===== SOURCE DATA

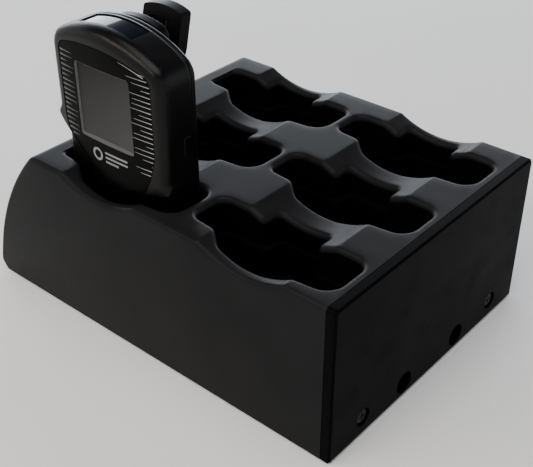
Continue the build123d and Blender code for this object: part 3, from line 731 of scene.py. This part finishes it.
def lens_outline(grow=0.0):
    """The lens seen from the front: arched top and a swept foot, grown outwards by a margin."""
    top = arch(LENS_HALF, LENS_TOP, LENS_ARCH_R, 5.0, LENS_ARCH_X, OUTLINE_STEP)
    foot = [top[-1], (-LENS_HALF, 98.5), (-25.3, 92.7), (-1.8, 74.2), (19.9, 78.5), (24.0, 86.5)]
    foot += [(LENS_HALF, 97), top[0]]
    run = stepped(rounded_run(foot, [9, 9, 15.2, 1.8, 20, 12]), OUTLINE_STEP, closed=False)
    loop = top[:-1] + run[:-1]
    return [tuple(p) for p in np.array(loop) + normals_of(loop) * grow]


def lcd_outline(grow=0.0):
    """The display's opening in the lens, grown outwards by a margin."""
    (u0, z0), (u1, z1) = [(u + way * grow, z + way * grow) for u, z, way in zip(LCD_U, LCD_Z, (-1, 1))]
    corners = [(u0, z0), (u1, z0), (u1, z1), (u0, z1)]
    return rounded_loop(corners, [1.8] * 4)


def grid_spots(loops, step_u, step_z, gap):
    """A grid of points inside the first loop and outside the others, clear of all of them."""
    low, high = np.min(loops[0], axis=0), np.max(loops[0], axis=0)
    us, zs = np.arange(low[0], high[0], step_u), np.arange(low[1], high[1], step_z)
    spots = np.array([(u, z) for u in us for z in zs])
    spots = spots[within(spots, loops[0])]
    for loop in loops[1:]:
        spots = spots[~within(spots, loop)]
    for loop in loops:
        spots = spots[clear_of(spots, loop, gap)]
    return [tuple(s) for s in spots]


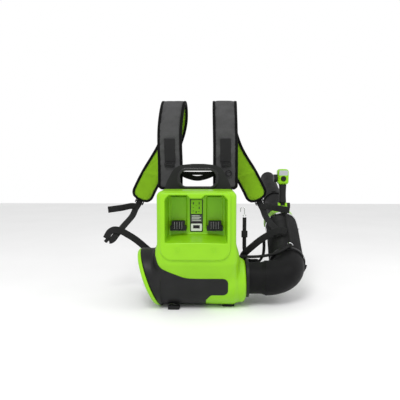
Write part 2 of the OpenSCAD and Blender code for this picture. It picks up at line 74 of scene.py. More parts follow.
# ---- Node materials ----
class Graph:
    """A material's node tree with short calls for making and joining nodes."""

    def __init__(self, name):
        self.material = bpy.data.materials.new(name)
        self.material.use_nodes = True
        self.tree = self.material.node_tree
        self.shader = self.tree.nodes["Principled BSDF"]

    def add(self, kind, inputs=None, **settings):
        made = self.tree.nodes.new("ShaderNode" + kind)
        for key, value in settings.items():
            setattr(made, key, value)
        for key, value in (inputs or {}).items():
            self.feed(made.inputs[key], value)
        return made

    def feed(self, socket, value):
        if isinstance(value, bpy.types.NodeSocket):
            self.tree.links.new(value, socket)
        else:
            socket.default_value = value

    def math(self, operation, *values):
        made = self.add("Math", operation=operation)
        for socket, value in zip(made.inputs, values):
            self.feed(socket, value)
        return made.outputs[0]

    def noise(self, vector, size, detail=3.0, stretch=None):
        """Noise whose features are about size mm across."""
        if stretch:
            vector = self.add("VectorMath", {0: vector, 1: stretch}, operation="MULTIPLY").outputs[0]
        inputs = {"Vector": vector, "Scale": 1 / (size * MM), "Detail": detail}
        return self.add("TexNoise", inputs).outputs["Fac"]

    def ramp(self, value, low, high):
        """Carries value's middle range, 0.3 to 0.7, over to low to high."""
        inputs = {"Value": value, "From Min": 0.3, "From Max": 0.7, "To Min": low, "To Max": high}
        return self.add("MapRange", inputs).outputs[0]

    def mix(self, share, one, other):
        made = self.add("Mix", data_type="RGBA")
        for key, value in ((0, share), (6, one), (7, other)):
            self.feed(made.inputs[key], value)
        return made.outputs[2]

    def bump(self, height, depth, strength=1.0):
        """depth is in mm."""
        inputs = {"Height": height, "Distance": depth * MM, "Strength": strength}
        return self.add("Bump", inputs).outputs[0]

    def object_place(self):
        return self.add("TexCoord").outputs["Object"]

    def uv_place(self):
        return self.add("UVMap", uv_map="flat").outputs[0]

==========

_GOAL_.
Return every entry verbatim.

_ANSWER_.
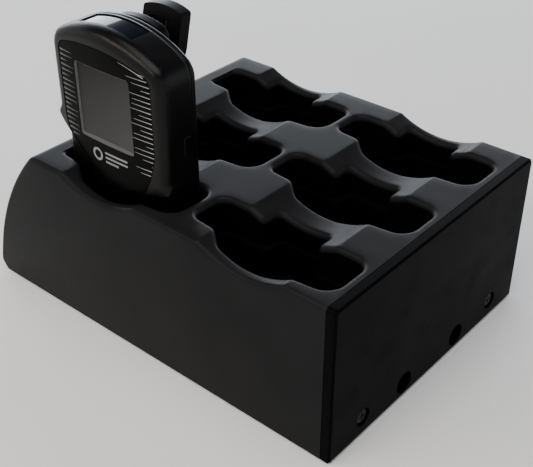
Continue the build123d and Blender code for this object: part 3, from line 731 of scene.py. This part finishes it.
def lens_outline(grow=0.0):
    """The lens seen from the front: arched top and a swept foot, grown outwards by a margin."""
    top = arch(LENS_HALF, LENS_TOP, LENS_ARCH_R, 5.0, LENS_ARCH_X, OUTLINE_STEP)
    foot = [top[-1], (-LENS_HALF, 98.5), (-25.3, 92.7), (-1.8, 74.2), (19.9, 78.5), (24.0, 86.5)]
    foot += [(LENS_HALF, 97), top[0]]
    run = stepped(rounded_run(foot, [9, 9, 15.2, 1.8, 20, 12]), OUTLINE_STEP, closed=False)
    loop = top[:-1] + run[:-1]
    return [tuple(p) for p in np.array(loop) + normals_of(loop) * grow]


def lcd_outline(grow=0.0):
    """The display's opening in the lens, grown outwards by a margin."""
    (u0, z0), (u1, z1) = [(u + way * grow, z + way * grow) for u, z, way in zip(LCD_U, LCD_Z, (-1, 1))]
    corners = [(u0, z0), (u1, z0), (u1, z1), (u0, z1)]
    return rounded_loop(corners, [1.8] * 4)


def grid_spots(loops, step_u, step_z, gap):
    """A grid of points inside the first loop and outside the others, clear of all of them."""
    low, high = np.min(loops[0], axis=0), np.max(loops[0], axis=0)
    us, zs = np.arange(low[0], high[0], step_u), np.arange(low[1], high[1], step_z)
    spots = np.array([(u, z) for u in us for z in zs])
    spots = spots[within(spots, loops[0])]
    for loop in loops[1:]:
        spots = spots[~within(spots, loop)]
    for loop in loops:
        spots = spots[clear_of(spots, loop, gap)]
    return [tuple(s) for s in spots]


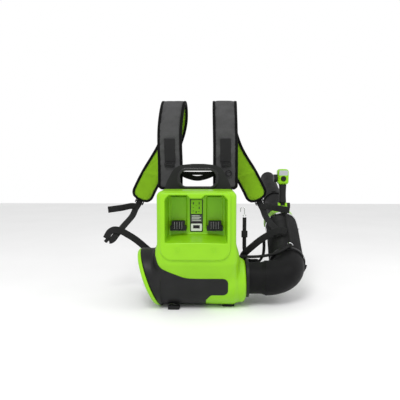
Write part 2 of the OpenSCAD and Blender code for this picture. It picks up at line 74 of scene.py. More parts follow.
# ---- Node materials ----
class Graph:
    """A material's node tree with short calls for making and joining nodes."""

    def __init__(self, name):
        self.material = bpy.data.materials.new(name)
        self.material.use_nodes = True
        self.tree = self.material.node_tree
        self.shader = self.tree.nodes["Principled BSDF"]

    def add(self, kind, inputs=None, **settings):
        made = self.tree.nodes.new("ShaderNode" + kind)
        for key, value in settings.items():
            setattr(made, key, value)
        for key, value in (inputs or {}).items():
            self.feed(made.inputs[key], value)
        return made

    def feed(self, socket, value):
        if isinstance(value, bpy.types.NodeSocket):
            self.tree.links.new(value, socket)
        else:
            socket.default_value = value

    def math(self, operation, *values):
        made = self.add("Math", operation=operation)
        for socket, value in zip(made.inputs, values):
            self.feed(socket, value)
        return made.outputs[0]

    def noise(self, vector, size, detail=3.0, stretch=None):
        """Noise whose features are about size mm across."""
        if stretch:
            vector = self.add("VectorMath", {0: vector, 1: stretch}, operation="MULTIPLY").outputs[0]
        inputs = {"Vector": vector, "Scale": 1 / (size * MM), "Detail": detail}
        return self.add("TexNoise", inputs).outputs["Fac"]

    def ramp(self, value, low, high):
        """Carries value's middle range, 0.3 to 0.7, over to low to high."""
        inputs = {"Value": value, "From Min": 0.3, "From Max": 0.7, "To Min": low, "To Max": high}
        return self.add("MapRange", inputs).outputs[0]

    def mix(self, share, one, other):
        made = self.add("Mix", data_type="RGBA")
        for key, value in ((0, share), (6, one), (7, other)):
            self.feed(made.inputs[key], value)
        return made.outputs[2]

    def bump(self, height, depth, strength=1.0):
        """depth is in mm."""
        inputs = {"Height": height, "Distance": depth * MM, "Strength": strength}
        return self.add("Bump", inputs).outputs[0]

    def object_place(self):
        return self.add("TexCoord").outputs["Object"]

    def uv_place(self):
        return self.add("UVMap", uv_map="flat").outputs[0]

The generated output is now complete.